On Saturday, though the IS claimed responsibility, inspector- general of police AKM Shahidul Hoque told the media on Sunday that five attackers were locals who had been on the police radar as members of the Jama'atul Mujahideen Bangladesh (JMB).

Friends and acquaintances, still reeling under the bloody events, were alarmed to identify the attackers as one of their own.

Dhaka resident Mahamudur Rahman had posted details of Mubasheer, who went missing in February, appealing people to help find him before its 'too late'. A class XI student, Mubasheer went missing on February 29 and was last seen at 3 pm at Agora (Gulshan), the same area where the bakery is located.

On Saturday, he once again posted his previous link identifying Mubasheer and wrote: "I am just astonished! 1st March, 2016, I posted his photo on this Facebook Page because he was missing from his campus. But after ISIS published those photo of ?#?DhakaAttack attackers, I was thundered! Cause this was the same guy! He is Meer Saameh Mubasheer.''

Nibras Islam, 23 years old, went missing on February 3, according to his Facebook account, now deactivated. Friends identified him as a student who went to Turkish Hope School, North South University, a top private university in Dhaka and later to the Malaysia campus of Monash University.

His Twitter account, still active, has only eight tweets that reveal a young boy going through the pains of heartbreak. "You don't need me anymore.
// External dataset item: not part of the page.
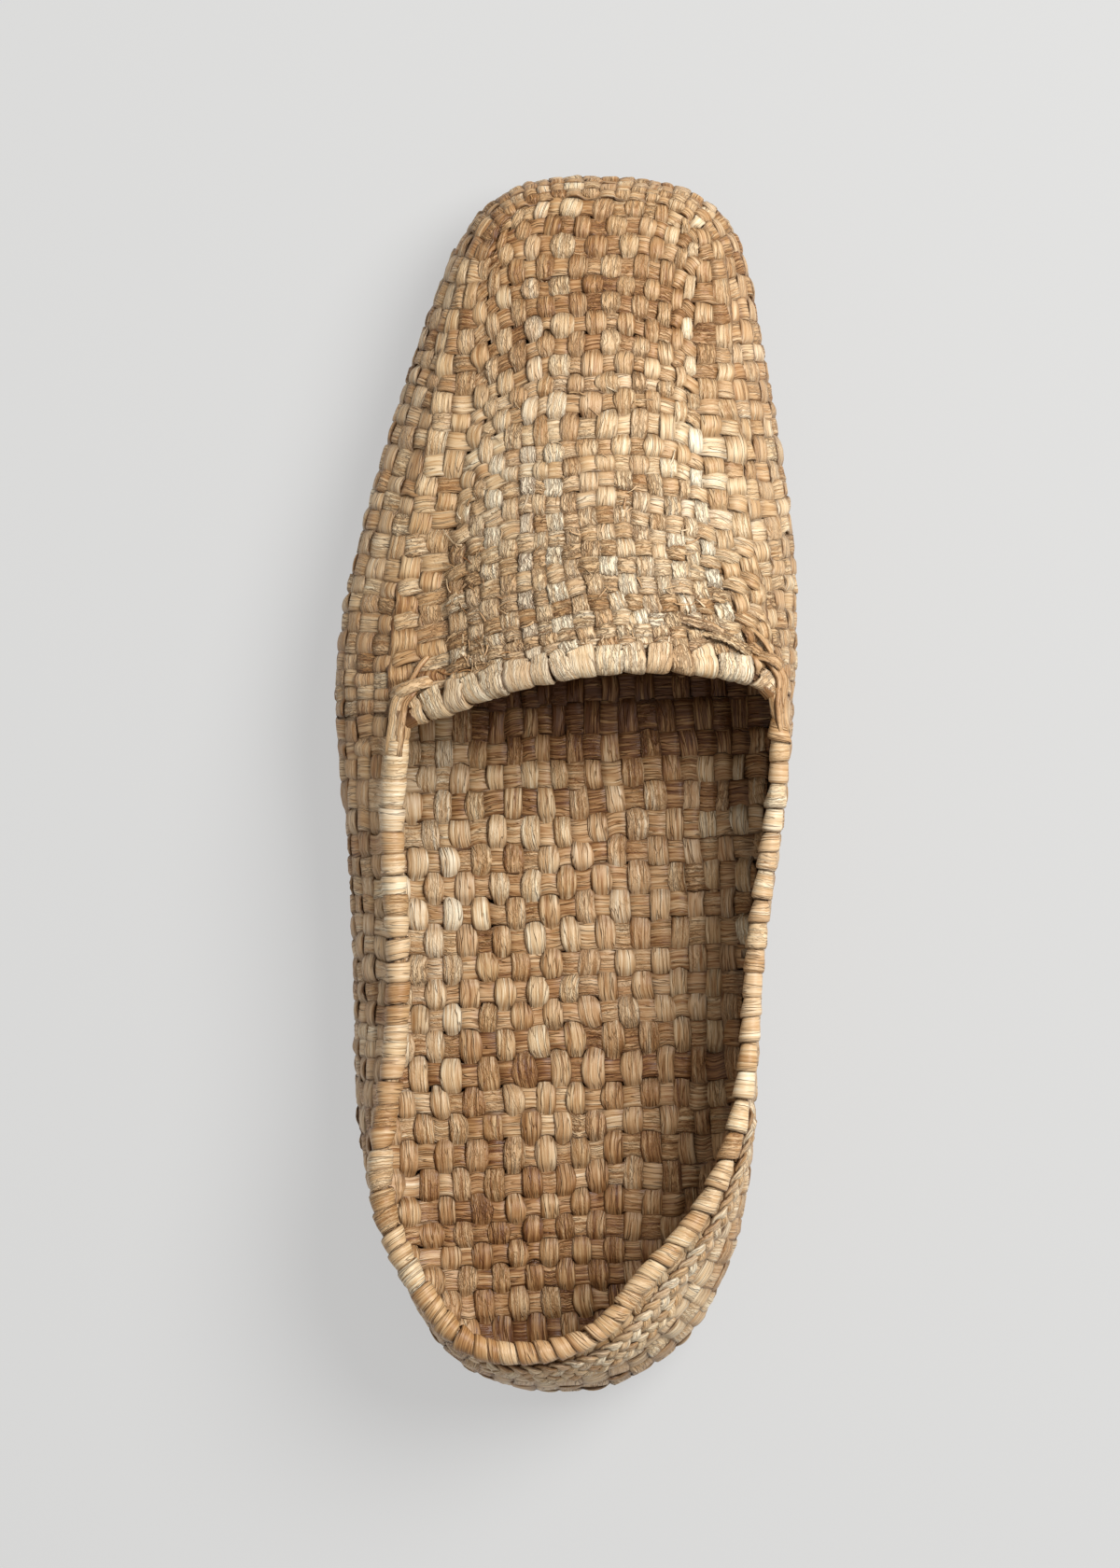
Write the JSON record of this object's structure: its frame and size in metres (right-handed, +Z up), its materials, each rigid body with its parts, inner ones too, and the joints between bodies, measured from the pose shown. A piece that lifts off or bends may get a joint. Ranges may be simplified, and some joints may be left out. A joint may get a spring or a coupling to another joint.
{
  "type": "straw shoe",
  "caption": "Slip-on straw shoe in plain plaited weave, with a squared toe, a low open collar, a woven footbed and wrapped rims.",
  "frame": {"origin": "on the floor, under the middle of the shoe's length and width", "axes": "+Y towards the toe, +X towards the inner (medial) side of the foot, +Z up"},
  "size_m": [0.0995, 0.2607, 0.0531],
  "materials": {
    "sole_straw": "coarse plaited straw, matt and a little dirty",
    "footbed_straw": "flat straw strips in plain weave, worn satin",
    "woven_straw": "flat straw strips in plain weave, satin",
    "collar_straw": "pale straw strips wrapped round a roll, satin",
    "throat_straw": "pale straw strips wrapped round a roll, satin"
  },
  "bodies": {
    "root": {"outsole": "sole_straw", "insole": "footbed_straw", "upper": "woven_straw", "collar_binding": "collar_straw", "throat_binding": "throat_straw"}
  },
  "joints": []
}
Be happy with him. Everyone is better then me. You know where to find me,'' he tweeted in October 2014.

A few days later, he followed the pro-IS account of Shami Witness—the Indian behind the highly influential propaganda handle of the jihadi group and Anjem Chaudhary, the radical British preacher.
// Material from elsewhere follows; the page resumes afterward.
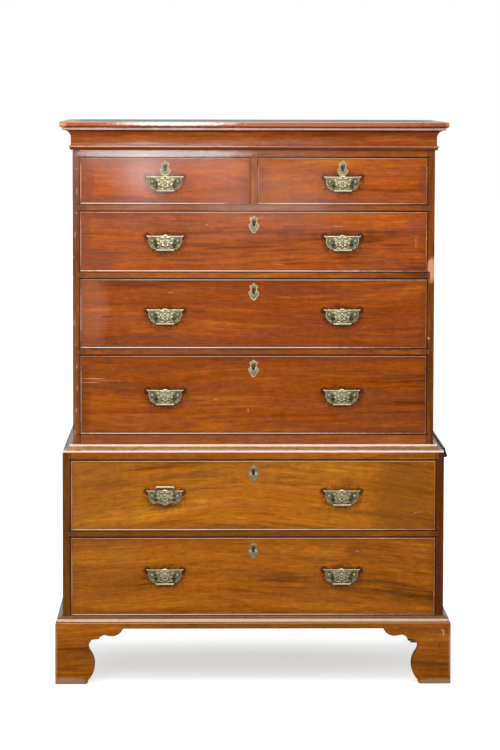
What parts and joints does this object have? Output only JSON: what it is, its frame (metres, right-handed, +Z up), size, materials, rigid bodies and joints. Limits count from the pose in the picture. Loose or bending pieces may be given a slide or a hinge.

The third attacker, Rohan Ibne Imtiaz, was identified as the son of a member of the ruling Awami League, SM Imtiaz Khan Babul, a leader of the party's Dhaka city chapter and Bangladesh Olympic Association's deputy secretary general.

Rohan, reported to be a student of Scholistica, a private English immersion school in Dhaka, offering preschool to A-level courses, had gone missing since January 3. Only on June 21, his father posted on Facebook, "Baba, where are you? Please come back."
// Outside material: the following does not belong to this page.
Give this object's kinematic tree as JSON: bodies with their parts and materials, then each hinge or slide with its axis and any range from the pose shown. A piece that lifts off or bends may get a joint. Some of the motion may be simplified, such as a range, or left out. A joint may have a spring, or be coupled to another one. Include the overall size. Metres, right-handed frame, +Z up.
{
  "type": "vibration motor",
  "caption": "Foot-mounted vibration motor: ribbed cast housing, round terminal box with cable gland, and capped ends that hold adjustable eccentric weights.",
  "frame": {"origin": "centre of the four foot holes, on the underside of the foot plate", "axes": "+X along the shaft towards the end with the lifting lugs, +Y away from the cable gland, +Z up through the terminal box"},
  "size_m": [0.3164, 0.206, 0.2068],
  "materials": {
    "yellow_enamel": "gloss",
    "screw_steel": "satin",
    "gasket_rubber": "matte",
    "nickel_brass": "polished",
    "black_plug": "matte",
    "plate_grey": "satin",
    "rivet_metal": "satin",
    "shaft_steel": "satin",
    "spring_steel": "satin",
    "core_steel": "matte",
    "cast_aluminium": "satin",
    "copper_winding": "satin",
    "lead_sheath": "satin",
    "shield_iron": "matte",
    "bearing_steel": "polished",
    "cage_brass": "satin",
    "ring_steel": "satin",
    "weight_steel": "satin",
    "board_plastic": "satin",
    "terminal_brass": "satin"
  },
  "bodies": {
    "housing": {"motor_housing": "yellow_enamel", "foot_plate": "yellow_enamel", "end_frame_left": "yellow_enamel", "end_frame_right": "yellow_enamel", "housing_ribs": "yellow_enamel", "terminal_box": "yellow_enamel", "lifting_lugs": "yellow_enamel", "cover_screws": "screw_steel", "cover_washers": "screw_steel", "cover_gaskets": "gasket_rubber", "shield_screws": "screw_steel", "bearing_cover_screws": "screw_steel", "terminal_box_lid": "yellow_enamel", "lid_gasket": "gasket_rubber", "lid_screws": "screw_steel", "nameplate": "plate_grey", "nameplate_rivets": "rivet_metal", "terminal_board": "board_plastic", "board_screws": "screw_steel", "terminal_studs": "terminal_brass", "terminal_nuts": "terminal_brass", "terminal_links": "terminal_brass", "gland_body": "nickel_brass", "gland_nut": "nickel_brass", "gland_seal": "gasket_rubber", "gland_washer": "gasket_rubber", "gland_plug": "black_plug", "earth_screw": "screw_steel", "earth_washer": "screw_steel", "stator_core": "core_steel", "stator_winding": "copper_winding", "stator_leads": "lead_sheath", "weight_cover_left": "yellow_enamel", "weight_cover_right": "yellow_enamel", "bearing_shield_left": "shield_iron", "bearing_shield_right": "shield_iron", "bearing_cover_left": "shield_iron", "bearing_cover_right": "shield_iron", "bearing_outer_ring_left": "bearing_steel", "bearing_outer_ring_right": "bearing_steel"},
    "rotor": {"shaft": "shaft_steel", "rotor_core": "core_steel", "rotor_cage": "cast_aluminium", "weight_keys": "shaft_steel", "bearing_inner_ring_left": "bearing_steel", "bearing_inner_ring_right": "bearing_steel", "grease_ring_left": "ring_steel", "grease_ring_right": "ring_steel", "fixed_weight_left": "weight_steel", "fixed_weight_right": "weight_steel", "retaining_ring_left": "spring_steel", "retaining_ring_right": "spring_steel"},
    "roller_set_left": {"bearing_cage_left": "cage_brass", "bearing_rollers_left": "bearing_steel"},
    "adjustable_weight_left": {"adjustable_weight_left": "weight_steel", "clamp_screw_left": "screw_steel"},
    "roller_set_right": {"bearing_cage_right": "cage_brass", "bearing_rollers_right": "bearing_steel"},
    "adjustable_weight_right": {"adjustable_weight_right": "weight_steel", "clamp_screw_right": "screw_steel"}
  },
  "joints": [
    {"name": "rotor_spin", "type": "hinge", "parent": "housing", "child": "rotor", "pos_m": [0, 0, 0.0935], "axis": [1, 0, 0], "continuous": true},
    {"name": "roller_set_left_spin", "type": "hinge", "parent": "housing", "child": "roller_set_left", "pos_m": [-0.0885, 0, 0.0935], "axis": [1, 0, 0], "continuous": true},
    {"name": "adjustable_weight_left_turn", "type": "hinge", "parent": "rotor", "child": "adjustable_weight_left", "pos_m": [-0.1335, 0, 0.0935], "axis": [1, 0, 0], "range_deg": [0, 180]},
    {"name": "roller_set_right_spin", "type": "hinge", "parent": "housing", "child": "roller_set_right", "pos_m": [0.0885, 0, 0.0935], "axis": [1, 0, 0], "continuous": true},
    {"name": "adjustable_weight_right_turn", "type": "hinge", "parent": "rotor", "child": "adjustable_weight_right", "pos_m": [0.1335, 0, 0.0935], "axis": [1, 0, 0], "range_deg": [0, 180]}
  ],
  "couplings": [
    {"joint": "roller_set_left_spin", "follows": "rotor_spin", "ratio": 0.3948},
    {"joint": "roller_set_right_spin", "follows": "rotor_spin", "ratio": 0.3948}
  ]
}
The common thread through the profiles of these three attackers reveal that they were trained and indoctrinated for the attack when they went missing. The calmness with which the attackers, who did not have any previous combat experience, held more than a dozen hostages for over 10 hours shows they were prepared for the long haul.

Accounts of survivors stated that the attackers took photos of the bloodbath and used wireless in the café to upload these images. IS-related news channel, Amaq, released these photos and information of the hostage situation in real time. "This attack definitely had some involvement by the core IS leadership,'' said Tufail Ahmed, scholar and observer on jihadist movements in South Asia. He added that there was also a high possibility of the attackers being trained abroad as the local network of JMB is disseminated and was unlikely of launching an attack with sophisticated tactics.